I decided to host a Hawaiian luau because I wanted to do something fun and different and I knew that my group of friends always enjoy a good theme party and will do everything they can to embrace it and push it right over the top. And, they did not let me down. The 50 or so friends that came to celebrate with me all have a special place in my heart which made the party enormously fun and poignant. Each and every attendee has touched me in some meaningful way which is why I asked them to be a part of it. One of my friends, days after the party, reached out to tell me how much she enjoyed the party and said that it felt like a big love fest. What more could I have asked for? I was showered with love and surprises. While I made the decision to host the party, my husband and several very dear friends jumped in and took care of everything, showing me love in ways that I would never have imagined. Not only did it take the pain out of turning 45, it made me realize that when I am old and looking back on my life, I will have a lot of beautiful memories that will warm my heart. There is a saying that I cannot recall clearly but it is something about how the people around you are a direct reflection of what you put into the world. What I interpret that to mean is that you will be surrounded by people who give to you what you put out into the world. I hope that I am actually giving out as much love as is coming back at me because I feel loved and that feels great.
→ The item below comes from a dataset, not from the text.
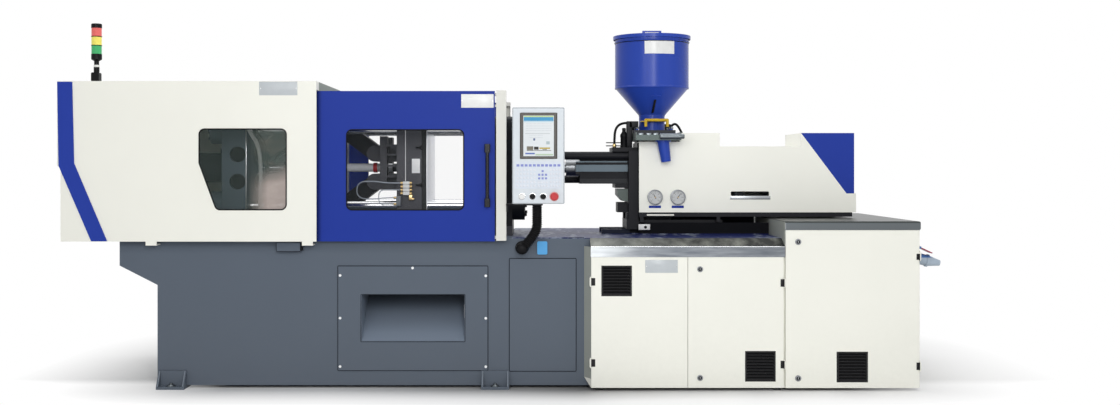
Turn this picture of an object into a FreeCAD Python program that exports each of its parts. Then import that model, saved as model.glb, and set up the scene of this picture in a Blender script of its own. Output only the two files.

It’s been an interesting few years for me and with each passing day, week, month and year, I continue to reflect on where I have come from and try to carve out a clear path of where I am heading. I am trying to be present and enjoy each moment rather than anticipate what’s around the corner (that is certainly a challenge for me and a discipline that needs some development) so that I can be sure that my older self will not wince and sit in her rocker wishing that I had spent a bit more time soaking in the happiness and joy rather than worrying about the pain and sadness that will inevitably arrive. I want her to feel like she left even a small legacy and was able to see it and appreciate it and feel the power of it. I want her to have deep laugh lines around her eyes because she has laughed through tears and smiled big. I want her heart to be filled and bursting because there has been so much love in her life that it is almost more than she can accommodate. I want her to look at her children and see that they have grown into beautiful men who have love in their joyful, meaningful lives. I want her to reminisce on the love affair with her husband that never waned. I want her to know that, no matter when she leaves the earth, that she lived, loved, was loved and had an extraordinary life that touched many. I want her to feel fulfilled and at peace. I want her to be surrounded by others who have shared the journey with her and can smile and laugh with her as they remember the highs and the lows, the joy and the pain, all of which made up their deeply textured, meaningful lives.
And, hopefully, she won’t remember the days that were uninspired.